How Mali’s regime tightens control through economic strangulation
Dictatorships around the world have long understood a harsh truth: to fully dominate a nation, controlling the economy is as critical as silencing dissent. The military-led transition in Mali is now putting this principle into brutal action, cloaking its maneuvers under the guise of fostering entrepreneurship. A recently unveiled charter for micro, small and medium enterprises (MSMEs)—celebrated as a lifeline for local businesses—actually serves as a Trojan horse for deeper state interference.
the myth of economic empowerment
Official narratives paint the charter as a bold step toward « structuring » the private sector, promising support for grassroots traders, artisans, and transport workers. Yet beneath the rhetoric lies a calculated bid to absorb the informal economy—the lifeblood of Mali’s survival—into a rigid, state-controlled framework. Over 90% of the population relies on this unregulated sector, where survival, opportunity, and dignity are intertwined. By imposing new licensing, classification, and compliance rules, the regime doesn’t aim to uplift entrepreneurs; it seeks to monitor, regulate, and ultimately subordinate them.

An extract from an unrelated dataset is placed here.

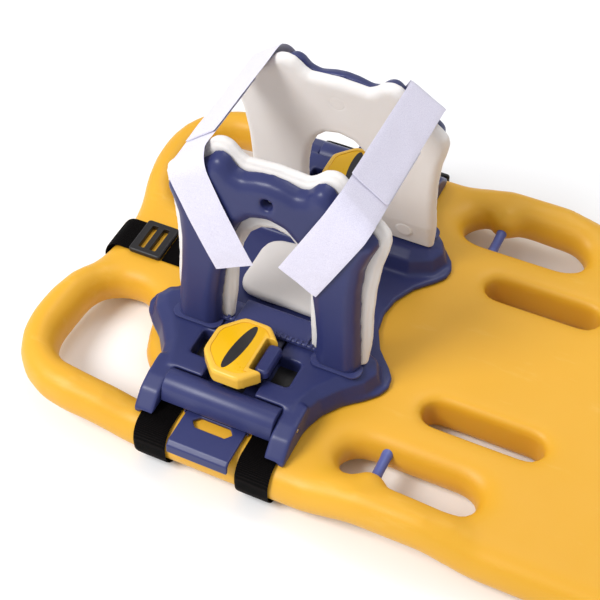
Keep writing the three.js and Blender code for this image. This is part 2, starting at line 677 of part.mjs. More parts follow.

from survival to subjugation
In the shadows of dictatorship, the informal sector thrives precisely because it operates beyond the reach of state bureaucracy. But when every vendor, mechanic, or market stall is forced into a formal registry, the government gains an unprecedented tool: leverage. Access to loans, public contracts, or even the right to operate legally could soon hinge on political loyalty rather than merit or need. This isn’t economic reform—it’s economic colonization, where patronage replaces progress.
The charter’s timing is no coincidence. With Mali’s formal businesses already gasping under the weight of crippled infrastructure and financial strangulation, the regime offers no real solutions. Instead of addressing the chronic electricity shortages that force companies to run costly generators or the credit drought strangling startups, officials parade a document that promises order through paperwork. The message is clear: compliance is the new currency, and dissent will be met with exclusion.
freedom denied, enterprise crushed
History has repeatedly shown that authoritarianism does not respect boundaries. Suppress free speech today, and tomorrow the economy will follow. By dismantling independent media and jailing critics, the military government ensured that grievances—whether over taxes, power cuts, or theft—would never reach the public ear. Now, it’s taking aim at the final frontier of autonomy: the ability to earn a living without begging for permission from those in power.
Centralized control has never nurtured innovation or prosperity. From Burkina Faso to Niger, nations that have stifled private initiative under the pretext of « order » have invariably seen their economies wither, innovation stall, and youth flee. Mali now risks walking the same path—a path paved with empty charters and paved-over freedoms.